Abstract

Focal therapy has emerged as a potential treatment paradigm for men with localized prostate cancer, because it serves as a medium between the ambiguity of surveillance and the potential reduction of quality of life observed with radical treatment. Candidate selection remains the major challenge of implementing focal therapy in clinical practice. While focal therapy is potentially widely applicable, there is general consensus that initial efforts to initiate focal therapy protocols in practice should be limited to men with disease features that are low to low-intermediate risk, thereby limiting the likelihood of early systemic failure. Selection of candidates is first dependent on the intent of focal therapy.

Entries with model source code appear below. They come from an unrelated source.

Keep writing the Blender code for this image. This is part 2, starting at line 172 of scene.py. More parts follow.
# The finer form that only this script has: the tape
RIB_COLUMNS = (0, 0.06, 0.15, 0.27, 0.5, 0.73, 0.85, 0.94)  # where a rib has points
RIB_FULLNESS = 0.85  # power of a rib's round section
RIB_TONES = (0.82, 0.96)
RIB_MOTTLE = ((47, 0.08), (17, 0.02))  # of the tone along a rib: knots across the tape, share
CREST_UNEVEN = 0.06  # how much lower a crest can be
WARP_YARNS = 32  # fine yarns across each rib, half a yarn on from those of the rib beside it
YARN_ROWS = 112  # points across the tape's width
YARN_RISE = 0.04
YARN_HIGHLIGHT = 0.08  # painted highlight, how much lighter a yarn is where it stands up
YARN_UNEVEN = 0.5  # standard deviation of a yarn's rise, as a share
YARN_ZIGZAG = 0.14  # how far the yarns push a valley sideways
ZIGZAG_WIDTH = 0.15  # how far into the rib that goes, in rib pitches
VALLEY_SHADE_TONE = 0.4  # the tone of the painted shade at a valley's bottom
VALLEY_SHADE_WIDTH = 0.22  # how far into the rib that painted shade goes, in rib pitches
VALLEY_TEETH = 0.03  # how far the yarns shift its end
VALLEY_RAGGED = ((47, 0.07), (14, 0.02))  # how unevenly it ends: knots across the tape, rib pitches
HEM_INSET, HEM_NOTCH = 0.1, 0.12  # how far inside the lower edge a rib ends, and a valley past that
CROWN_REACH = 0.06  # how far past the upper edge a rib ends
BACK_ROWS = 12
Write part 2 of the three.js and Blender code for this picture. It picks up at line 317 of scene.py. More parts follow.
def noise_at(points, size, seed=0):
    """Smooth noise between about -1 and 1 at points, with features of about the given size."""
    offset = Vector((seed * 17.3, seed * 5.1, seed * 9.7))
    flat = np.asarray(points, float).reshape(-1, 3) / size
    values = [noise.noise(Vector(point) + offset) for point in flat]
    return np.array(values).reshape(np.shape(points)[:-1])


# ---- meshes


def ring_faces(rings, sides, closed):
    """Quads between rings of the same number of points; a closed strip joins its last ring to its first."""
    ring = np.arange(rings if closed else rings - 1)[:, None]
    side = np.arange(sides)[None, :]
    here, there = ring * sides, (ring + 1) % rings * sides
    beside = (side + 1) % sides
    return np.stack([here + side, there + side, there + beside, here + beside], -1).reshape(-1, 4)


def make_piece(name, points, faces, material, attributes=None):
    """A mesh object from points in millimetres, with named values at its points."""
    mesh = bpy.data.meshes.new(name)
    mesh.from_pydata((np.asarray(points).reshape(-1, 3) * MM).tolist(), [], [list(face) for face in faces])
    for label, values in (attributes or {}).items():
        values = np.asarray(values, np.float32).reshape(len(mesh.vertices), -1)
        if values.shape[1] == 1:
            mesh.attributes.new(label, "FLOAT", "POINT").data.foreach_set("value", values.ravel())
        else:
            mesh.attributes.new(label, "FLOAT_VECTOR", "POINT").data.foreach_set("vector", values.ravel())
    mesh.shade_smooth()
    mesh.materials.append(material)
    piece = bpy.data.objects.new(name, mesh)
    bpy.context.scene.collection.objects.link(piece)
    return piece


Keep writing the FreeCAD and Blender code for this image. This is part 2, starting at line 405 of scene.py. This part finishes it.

Curative intent focal therapy is limited to a small number of men with isolated, low-risk, unifocal, or unilateral disease. In men for whom local control-and potential prolongation of the natural history of disease-is desired, mapping strategies would focus on identification of the dominant site of disease and ruling out high-risk features. Tools such as conventional transrectal biopsy, transperineal saturation biopsy, and prostate MRI all have relative merits and shortcomings. While ultimately limitation of biopsy is desirable through combinations of transrectal biopsy and imaging, for now, limitations of conventional imaging modalities make it likely that most men will need transperineal saturation biopsy before inclusion in focal therapy protocols.